I shall be telling this with a sigh
Somewhere ages and ages hence:
Two roads diverged in a wood, and I—
I took the one less traveled by,
And that has made all the difference.
In context, the word is used both as a verb and as a noun. It is obvious that the speaker, at some future date, will reflect on the decision he made when encountering the fork in the road. He will then, he assumes, emit a sigh when he mentions the two diverging roads and the fact that he "took the one less traveled."
It is clear the "sigh" is an expression of regret. The regret would stem from the fact that the speaker will never know what difference the other road might have made. He will always wonder what the outcome would have been if he had chosen differently.

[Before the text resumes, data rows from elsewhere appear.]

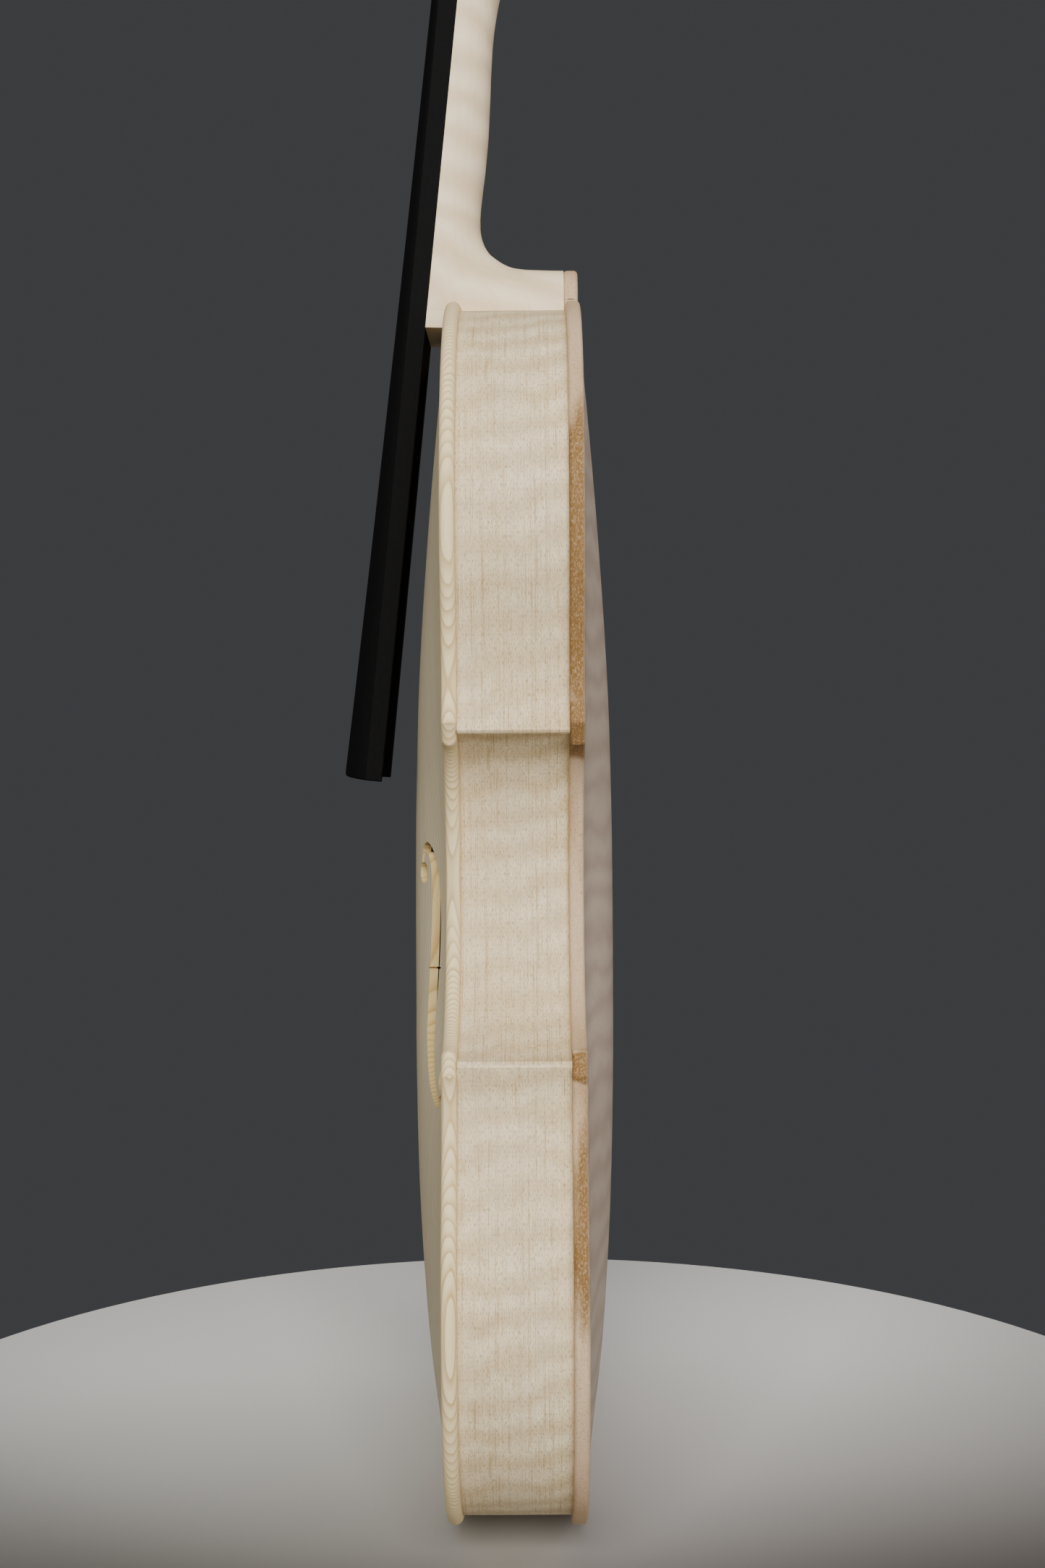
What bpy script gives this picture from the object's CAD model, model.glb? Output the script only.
"""Looks for a full-size violin in the white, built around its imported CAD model.

Metres, in the row frame: +Z up the body to the scroll, -X out of the spruce front, +X out of the maple
back, -Y the treble side, which faces the camera. Lengths named below are in millimetres, and MM turns
them into metres. Heights in outlines are above the bottom edge of the plates.
"""

import math

import bmesh
import bpy
import numpy as np
from mathutils import Matrix, Vector, geometry


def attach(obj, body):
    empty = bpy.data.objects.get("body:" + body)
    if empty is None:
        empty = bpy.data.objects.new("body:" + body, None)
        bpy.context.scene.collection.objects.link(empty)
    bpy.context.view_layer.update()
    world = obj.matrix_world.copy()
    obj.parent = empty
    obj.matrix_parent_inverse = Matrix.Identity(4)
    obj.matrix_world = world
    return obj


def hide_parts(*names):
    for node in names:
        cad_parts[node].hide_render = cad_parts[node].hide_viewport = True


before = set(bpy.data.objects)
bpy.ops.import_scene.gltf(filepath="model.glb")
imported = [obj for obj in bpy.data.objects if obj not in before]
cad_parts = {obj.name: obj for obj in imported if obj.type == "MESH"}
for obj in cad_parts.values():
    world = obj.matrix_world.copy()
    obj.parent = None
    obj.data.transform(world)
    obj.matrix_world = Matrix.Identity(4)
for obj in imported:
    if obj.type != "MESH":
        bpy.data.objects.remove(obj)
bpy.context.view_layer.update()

MM = 0.001

# ---- body, as in the CAD model ----
RIB_HALF = 15.15
BUTTON_HALF_WIDTH, BUTTON_TOP = 10.5, 367.6
OVERHANG = 2.6
RIB_THICKNESS = 1.1
EDGE_THICKNESS = 4.2
BODY_BOTTOM = -OVERHANG
BODY_LENGTH = 355.5

LOWER_BOUT = [
    (0, 0), (25, 0.8), (45, 3.0), (62, 7.6), (77, 15.6), (89, 27), (98, 42),
    (102.9, 58), (104, 74), (102.2, 91), (97.6, 107), (93.2, 121), (91.8, 131), (93.6, 139.5),
]
WAIST = [
    (89.6, 145.6), (79.5, 148.2), (70, 153.6), (62.2, 162.5), (57.4, 174),
    (55.6, 187), (56.6, 200), (60.2, 211), (66.4, 219.8), (75.6, 225.6),
]
UPPER_BOUT = [
    (79.2, 231.6), (77.0, 239), (77.2, 248), (79.8, 260), (82.8, 271), (84, 283), (82.4, 300),
    (76.4, 317), (66.5, 331.5), (53, 343), (36, 351), (17, 354.8), (0, BODY_LENGTH),
]
# The arches: their share of the full height along the body, the outline's half width that they run out
# in (a margin short of it), and how full they are across it: 1 is a plain cosine, and more is fuller.
ARCH_ALONG = [
    (0, 0), (9, 0), (25, 0.235), (50, 0.575), (75, 0.765), (100, 0.892), (135, 0.982), (155, 1), (180, 1),
    (210, 0.96), (245, 0.83), (285, 0.557), (320, 0.25), (346, 0), (360, 0),
]
ARCH_ACROSS = [
    (0, 60), (20, 80), (45, 96), (74, 101), (105, 94), (130, 80), (150, 62), (185, 53),
    (215, 60), (240, 72), (280, 81), (310, 78), (335, 62), (356, 45),
]
ARCH_FULLNESS = 1.75
ARCH_MARGIN = 6.0
FRONT_ARCH, BACK_ARCH = 15.2, 14.05
FRONT_THICKNESS, BACK_THICKNESS = 2.4, 3.4
CHANNEL_DEPTH = 0.55
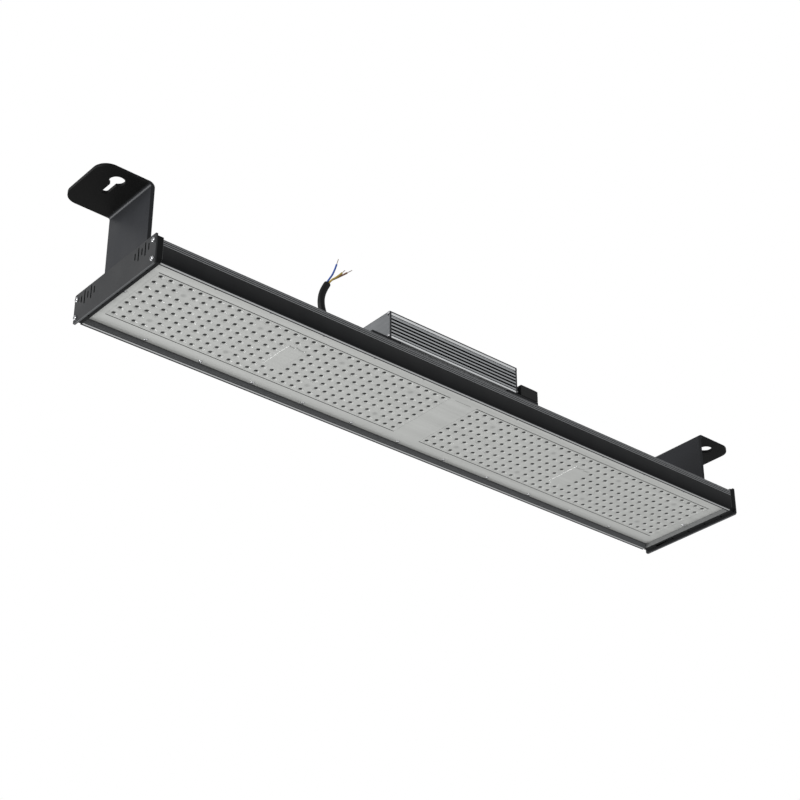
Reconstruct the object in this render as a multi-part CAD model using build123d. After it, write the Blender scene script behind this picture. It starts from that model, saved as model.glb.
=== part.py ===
from build123d import *
import math
import os

# Linear LED high bay light: a long extruded heat sink with a lens panel below,
# a driver on top, vented end plates and two hanging brackets.
# Millimetres, +Z up. X runs along the light, the origin is on the middle of
# the floor that the bottom edges of the two end plates rest on.

os.makedirs("parts", exist_ok=True)

# Edges are found by their place, to within this
PLACE_TOLERANCE = 0.01

# Heat sink extrusion
HOUSING_LENGTH = 1088.0
HOUSING_WIDTH = 196.0
LIP_BOTTOM = 5.5
LIP_WIDTH = 8.7
LIP_RADIUS = 3.0
LEDGE_WIDTH = 24.0
LEDGE_THICKNESS = 3.0
BASE_BOTTOM = 26.0
BASE_THICKNESS = 4.0
SHOULDER_HEIGHT = 39.3
SHOULDER_CHAMFER = 2.2
SHOULDER_CHAMFER_RUN = 3.0
SHOULDER_WIDTH = 10.0
CHAMBER_WALL = 3.0
CHAMBER_HEIGHT = 7.0
SIDE_RIB_COUNT = 3
SIDE_RIB_PITCH = 2.9
SIDE_RIB_HEIGHT = 1.5
SIDE_RIB_DEPTH = 1.0
SIDE_RIB_TOP = 37.75
TOP_GROOVE_SHARE = 0.6
FIN_TOP = 46.0
FIN_THICKNESS = 2.0
FIN_PITCH = 8.0
FIN_COUNT = 21

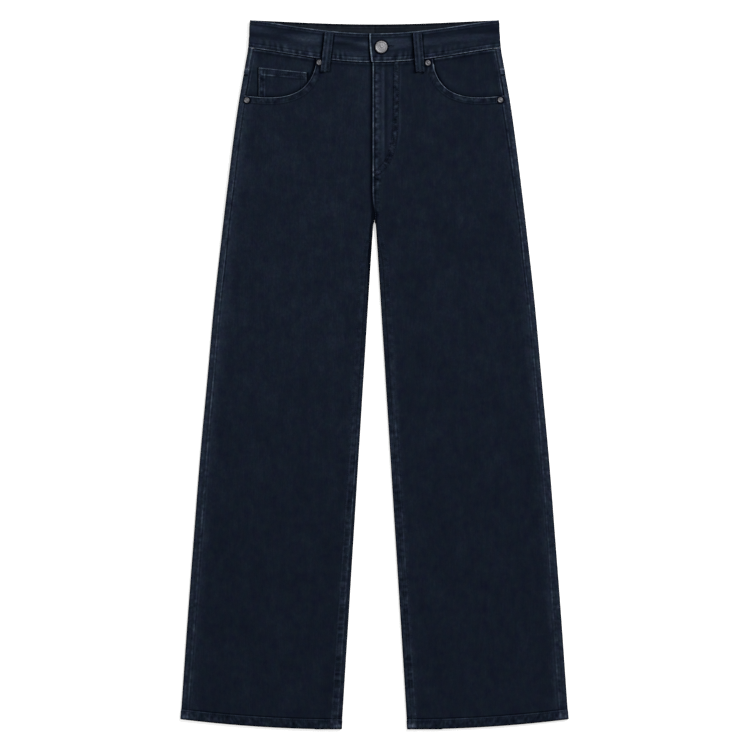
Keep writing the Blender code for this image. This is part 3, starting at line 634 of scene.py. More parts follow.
def sewHem(field, x, down, fromInside, fromSide, seed):
    fromHem = hemEdge(x) - down
    sew(field, fromHem, x + 0.12 * down, 14.5, (hemSewing,), 0.45, 0.1, 0.75, 1.0, seed)
    # painted shade along the hem's folded bottom edge
    field.wear -= 0.6 * bumpMm(fromHem, 0.5, 1.9)
    streak = 0.85 + 0.35 * noiseLine(x, 12 * mm, seed + 40)
    field.wear += 0.5 * bumpMm(fromHem, 13.9, 1.2) * streak
    # painted shadow just above the hem's raised upper edge
    field.wear -= 0.45 * bumpMm(fromHem, 15.8, 1.4)
    corner = 0.6 * bumpMm(fromInside, 1.5, 8) + 0.35 * bumpMm(fromSide, 2, 7)
    field.wear += corner * (bumpMm(fromHem, 5, 5) - 0.5 * bumpMm(fromHem, 18.5, 3.5))


def doubleLine(field, away, centre, run, worn, where, seed):  # a rubbed ridge with a dark line painted on each side as shade beside it
    streak = 0.7 + 0.6 * noiseLine(run, 9 * mm, seed)
    field.wear += where * worn * bump(away, centre, 1.5 * mm) * streak
    field.wear -= where * 0.22 * worn * bumpMm(np.abs(away - centre), 1.9, 1.4)
    field.height += where * 0.25 * mm * bump(away, centre, 1.8 * mm)


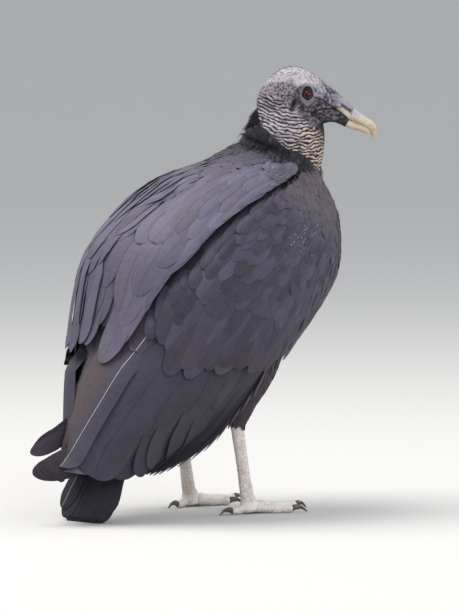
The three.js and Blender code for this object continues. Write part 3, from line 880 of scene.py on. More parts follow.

He does not regret making the choice he did.
The fact that the poem is titled "The Road Not Taken" further supports this idea. The emphasis is NOT on the road which the speaker actually took, but on the other. Further emphasis for this lies in the evocative line:
Oh, I kept the first for another day! 
It is obvious the speaker will forever question what would be different if he had taken the other route. This line clearly emphasizes, through the exclamation, that he will always be haunted by this thought since he assumed, at the time, that he would have an opportunity to take this alternative route at some other time. He clearly never had the opportunity to do so and will, therefore, always wonder about it, expressing a sigh when he does so.
The "difference" the speaker mentions is that he had been given a choice and decided, no matter what the outcome. There also exists, however, a conundrum in this line: How can he know what the difference is if he never saw what the other road had to offer? I suppose that question would also evoke a sigh.